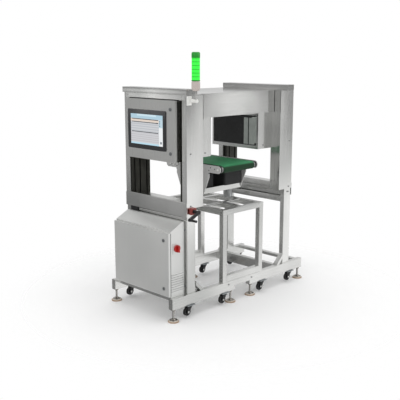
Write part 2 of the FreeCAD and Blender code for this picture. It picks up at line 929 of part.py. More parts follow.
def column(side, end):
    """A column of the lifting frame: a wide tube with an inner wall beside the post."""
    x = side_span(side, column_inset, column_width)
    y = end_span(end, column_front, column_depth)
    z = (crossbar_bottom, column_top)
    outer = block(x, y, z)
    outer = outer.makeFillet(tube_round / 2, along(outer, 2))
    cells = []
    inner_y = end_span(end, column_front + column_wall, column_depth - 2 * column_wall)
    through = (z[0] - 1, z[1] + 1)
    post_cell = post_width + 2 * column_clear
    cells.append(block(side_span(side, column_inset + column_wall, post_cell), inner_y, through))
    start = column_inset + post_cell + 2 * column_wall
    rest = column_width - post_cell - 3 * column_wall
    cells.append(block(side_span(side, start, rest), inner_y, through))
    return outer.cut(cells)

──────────

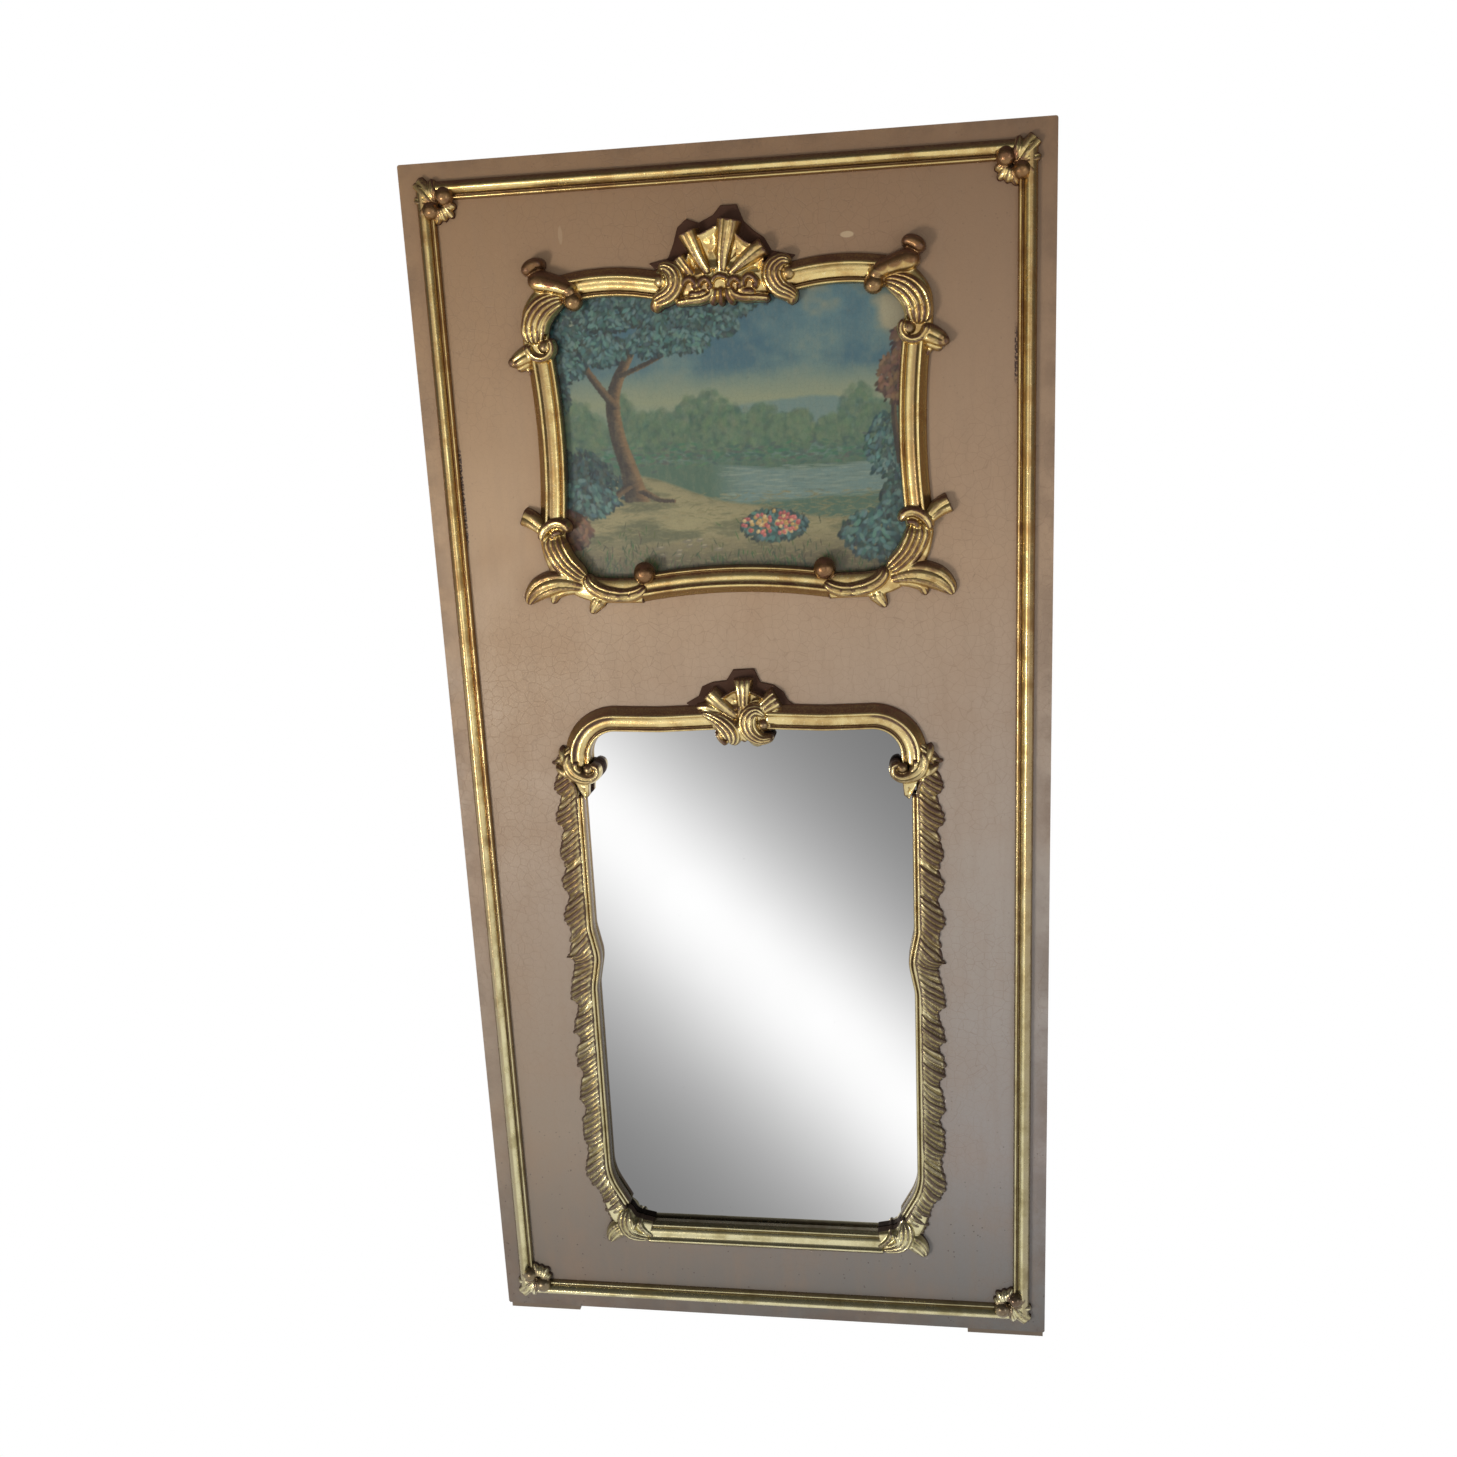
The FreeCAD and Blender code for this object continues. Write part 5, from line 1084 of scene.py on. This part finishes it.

──────────

== Written task ==
Copy verbatim the line that contains "Write part 2", the line that contains "return outer.cut(cells)", and all lines between them.

== Solution below ==
Write part 2 of the FreeCAD and Blender code for this picture. It picks up at line 929 of part.py. More parts follow.
def column(side, end):
    """A column of the lifting frame: a wide tube with an inner wall beside the post."""
    x = side_span(side, column_inset, column_width)
    y = end_span(end, column_front, column_depth)
    z = (crossbar_bottom, column_top)
    outer = block(x, y, z)
    outer = outer.makeFillet(tube_round / 2, along(outer, 2))
    cells = []
    inner_y = end_span(end, column_front + column_wall, column_depth - 2 * column_wall)
    through = (z[0] - 1, z[1] + 1)
    post_cell = post_width + 2 * column_clear
    cells.append(block(side_span(side, column_inset + column_wall, post_cell), inner_y, through))
    start = column_inset + post_cell + 2 * column_wall
    rest = column_width - post_cell - 3 * column_wall
    cells.append(block(side_span(side, start, rest), inner_y, through))
    return outer.cut(cells)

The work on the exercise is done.